AIM OF THE EXERCISE: Only the lines from the start of the material through the line containing "const FIELD_MARGIN = 1.0;" are to be extracted, exactly as they appear.

COLLECTED DATA:
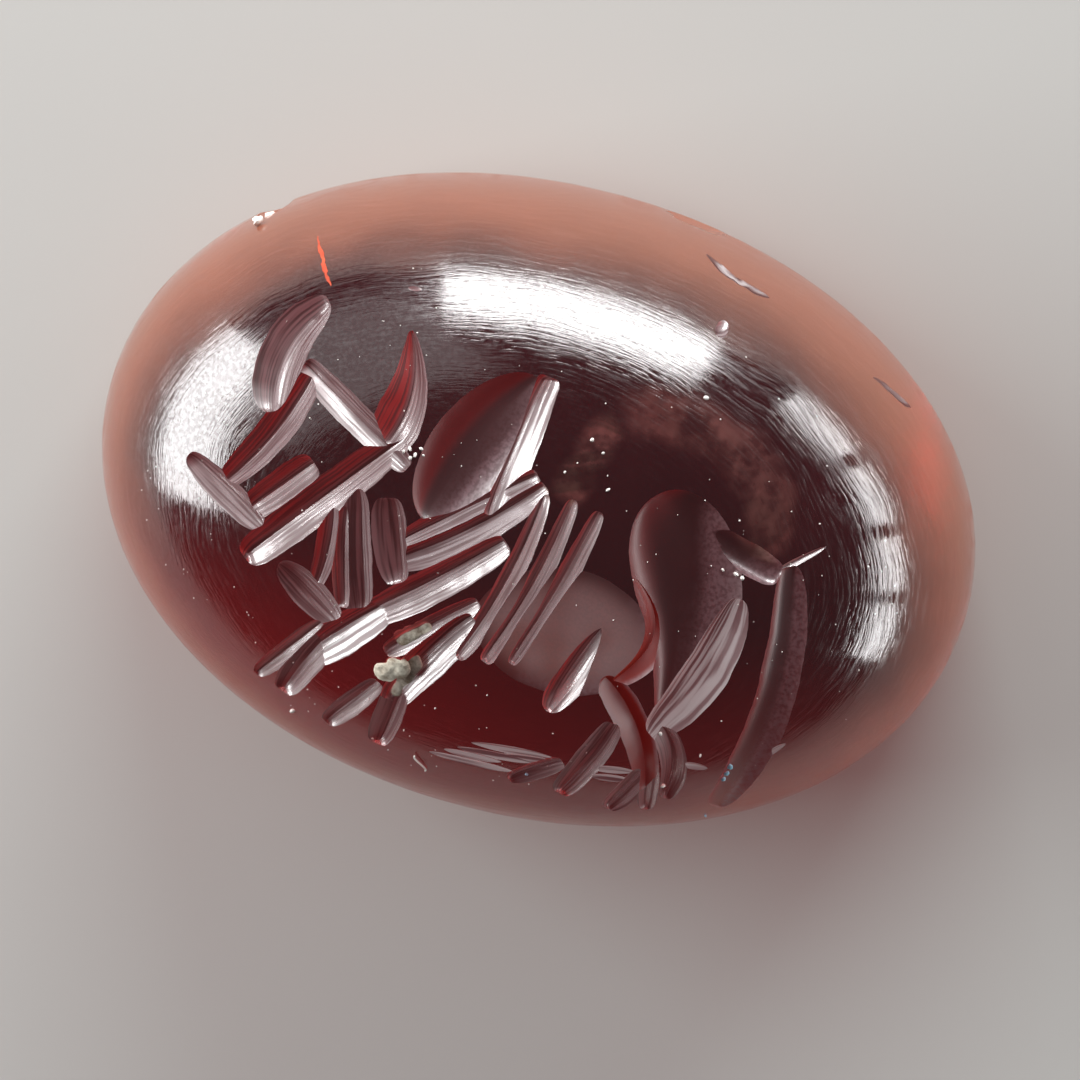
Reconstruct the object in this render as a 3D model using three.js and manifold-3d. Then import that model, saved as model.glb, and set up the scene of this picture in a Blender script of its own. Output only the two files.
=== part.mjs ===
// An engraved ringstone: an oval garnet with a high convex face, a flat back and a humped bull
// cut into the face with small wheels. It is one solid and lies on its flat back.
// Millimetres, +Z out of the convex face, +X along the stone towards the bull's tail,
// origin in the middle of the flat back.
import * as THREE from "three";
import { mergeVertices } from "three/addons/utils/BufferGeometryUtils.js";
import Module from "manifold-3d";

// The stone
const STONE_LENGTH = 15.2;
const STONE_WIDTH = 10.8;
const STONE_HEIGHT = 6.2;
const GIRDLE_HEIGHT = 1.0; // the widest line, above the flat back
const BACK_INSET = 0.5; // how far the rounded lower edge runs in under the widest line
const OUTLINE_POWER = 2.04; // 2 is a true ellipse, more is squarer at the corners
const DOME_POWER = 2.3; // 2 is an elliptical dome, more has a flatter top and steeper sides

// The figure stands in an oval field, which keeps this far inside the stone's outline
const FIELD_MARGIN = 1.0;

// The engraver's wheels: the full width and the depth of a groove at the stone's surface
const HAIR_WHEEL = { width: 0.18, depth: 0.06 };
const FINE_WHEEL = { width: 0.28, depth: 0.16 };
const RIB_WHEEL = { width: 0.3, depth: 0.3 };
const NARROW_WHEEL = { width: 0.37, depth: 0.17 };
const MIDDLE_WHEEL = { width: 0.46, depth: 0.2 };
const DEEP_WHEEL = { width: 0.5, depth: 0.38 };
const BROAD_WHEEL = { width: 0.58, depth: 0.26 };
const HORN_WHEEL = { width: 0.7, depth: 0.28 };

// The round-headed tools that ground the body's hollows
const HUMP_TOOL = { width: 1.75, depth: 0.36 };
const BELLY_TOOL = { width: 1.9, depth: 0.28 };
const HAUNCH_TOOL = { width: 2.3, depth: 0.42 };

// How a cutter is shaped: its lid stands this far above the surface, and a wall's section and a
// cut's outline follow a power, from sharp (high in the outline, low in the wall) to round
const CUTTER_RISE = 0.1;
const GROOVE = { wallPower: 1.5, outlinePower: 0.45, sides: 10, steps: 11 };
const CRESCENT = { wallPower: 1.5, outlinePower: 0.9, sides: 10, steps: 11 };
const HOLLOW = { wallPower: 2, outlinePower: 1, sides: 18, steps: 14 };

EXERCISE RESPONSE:
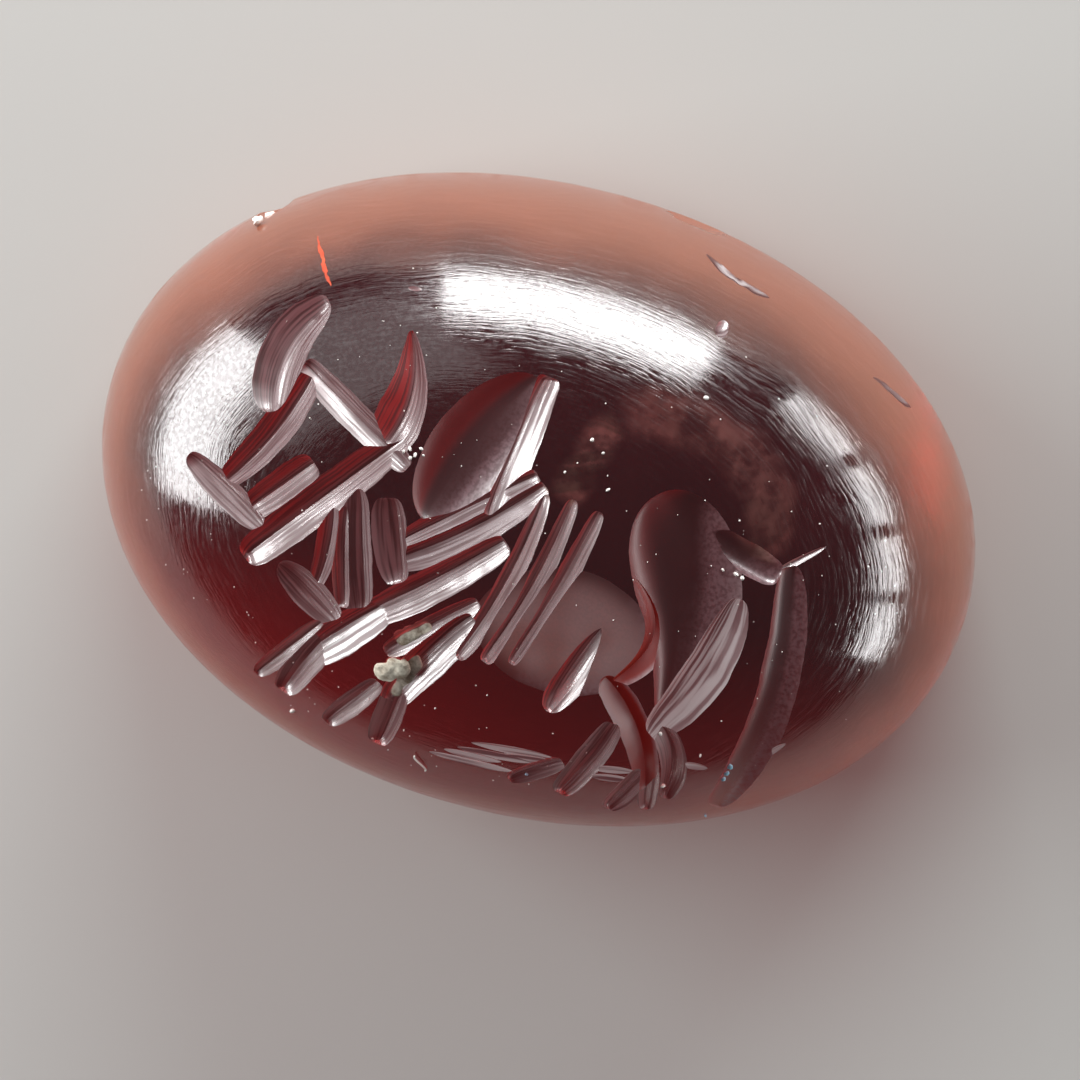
Reconstruct the object in this render as a 3D model using three.js and manifold-3d. Then import that model, saved as model.glb, and set up the scene of this picture in a Blender script of its own. Output only the two files.
=== part.mjs ===
// An engraved ringstone: an oval garnet with a high convex face, a flat back and a humped bull
// cut into the face with small wheels. It is one solid and lies on its flat back.
// Millimetres, +Z out of the convex face, +X along the stone towards the bull's tail,
// origin in the middle of the flat back.
import * as THREE from "three";
import { mergeVertices } from "three/addons/utils/BufferGeometryUtils.js";
import Module from "manifold-3d";

// The stone
const STONE_LENGTH = 15.2;
const STONE_WIDTH = 10.8;
const STONE_HEIGHT = 6.2;
const GIRDLE_HEIGHT = 1.0; // the widest line, above the flat back
const BACK_INSET = 0.5; // how far the rounded lower edge runs in under the widest line
const OUTLINE_POWER = 2.04; // 2 is a true ellipse, more is squarer at the corners
const DOME_POWER = 2.3; // 2 is an elliptical dome, more has a flatter top and steeper sides

// The figure stands in an oval field, which keeps this far inside the stone's outline
const FIELD_MARGIN = 1.0;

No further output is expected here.